Evgeny Nikitin‘s controversial tattoos have left many people puzzled and given rise to a good deal of speculation. In June 2008, Nikitin wrote an autobiographical essay for the St. Petersburg magazine “Dog” (Sobaka) which sheds further light on the Russian singer’s body art and world-view. I’ve provided a rough translation below and will let readers draw their own conclusions.

(As a side-note: the swastika tattoo formerly on Nikitin’s right breast is still clearly visible in the photo associated with the article.)

Murmansk – the city of my childhood. The rowan trees, very late summer,  the great joy in everything coming up through the first grass, the smell of lingonberries, the cries of seagulls, and of course very good friends, my beloved little yard in which we made mischief.  I haven’t been there for seven years.  I don’t have any family there anymore – we all came here to St. Petersburg.    Nothing to do there – go,  get stuck, turn around and come home.

I’d like to say thanks to my father, who introduced me to music and thanks to whom I became a musician.  He taught at the Murmansk School of Music and he said to me: “Son, you don’t seem to have made a go of anything.   Come with me to the chorus.  I also grew up without education.”    So I went with him, for the first time I opened my mouth, learned notes.  And where else should I have gone?   Either into the army or to the naval school, because I wasn’t going to get past the first year of mathematics.

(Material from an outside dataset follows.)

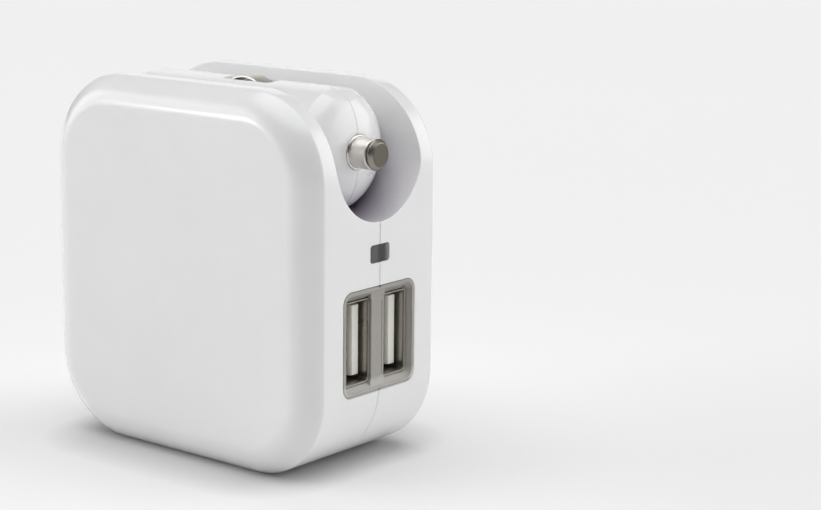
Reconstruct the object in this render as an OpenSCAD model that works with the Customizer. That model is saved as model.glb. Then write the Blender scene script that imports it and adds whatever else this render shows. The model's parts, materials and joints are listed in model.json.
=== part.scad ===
// Folding charger for wall sockets and car sockets, with two USB ports.
// X runs from the hinge end (-) to the port face (+), Y from the front (-) to the wall side (+), Z is up.
// The origin is the centre of the underside.

/* [Body] */
// Width of the body along X
body_w = 57; // [56.5:0.5:58]
// Height of the body along Z
body_h = 60; // [59.5:0.5:61]
// Depth of the body over its two flat faces, along Y
body_t = 32.6; // [32.4:0.2:33.6]
// Depth of the straight band round the sides
band_t = 25.8; // [25.6:0.2:26.4]
// How far the bevel leans in round each flat face
bevel_in = 5; // [4.6:0.1:5.4]
// Radius of the outline's corners
corner_r = 14; // [13:0.5:15]
// Wall of the two shells
wall = 1.8; // [1.6:0.1:1.9]

/* [Car plug] */
// Height of the plug's axis over the underside
plug_z = 49.8; // [49.6:0.1:50]
// Radius of the plug's barrel
barrel_r = 9.7; // [9.5:0.1:9.8]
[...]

I not only sang, but I also started to compose music (alone in my study), I played musical instruments, I do all this quite seriously, but I never showed it to anyone.   I try to keep myself as busy as possible because otherwise I’d hit the bottle.

My body is covered with tattoos.  Mostly they are old tattoos, not very well done.  Childish pranks, the result of a huge amount of free time.  But there are a few which carry symbolic weight:  for example, there are old Scandinavian runes, because I’m really fascinated with medieval history.

In France I am a member of club of medieval warriors.  We have real battles, not staged ones, using genuine cold metal, weapons forged according to medieval fashion.  I’ve got  a spear, axe, one-handed and two-handed swords.  The best ones, by the way, come now from the Czech Republic.

Perhaps my favorite historical figure is Harald the Stern [King Harald III of Norway],  there is a great book about him by Mikhail Veller.  He was the King of Norway who tried to conquer England, and who fell in battle at Stamford Bridge.  He worked his way up from a lowly seamen to a ruler, and his fate – an example of a real warrior.

I read a lot of historical literature, because you cannot escape your roots.  Many of us have forgotten who we really are.  We have forgotten than a man should be a man, not snot.  Today were are alcoholics and drug addicts, we pound down beer and sniff speed.

I am not a Christian and have never professed this faith, because for the past thousand years the Orthodox faith has not fulfilled its task.  It has not made people good.  Do not kill, do not steal – where has that gone?  At every chance, we try to cheat.  We were heathens once, we should remain heathens.   If someone hits you in the face, you have to break some eggs – that is paganism, that’s what we should live for.  Turn the other cheek?  That’s not my style.

I might forgive once, or not forgive at all.  I am like a cat: I remember, I turn everything around in my head for years, and then when everything has settled down, I take serious revenge.

I’ve never been one to pick a fight, but I rarely forgive one who does.  I’ve put a lot of bastards in their place, but I never started anything because that would be wrong.  If you don’t disturb anybody, don’t attack  anybody – the everything will be fine.

I don’t like Moscow.  If tomorrow someone invited me to go to Moscow, I wouldn’t go.  My inner rhythm doesn’t fit at all with Moscow’s.  I can’t sniff that cocaine.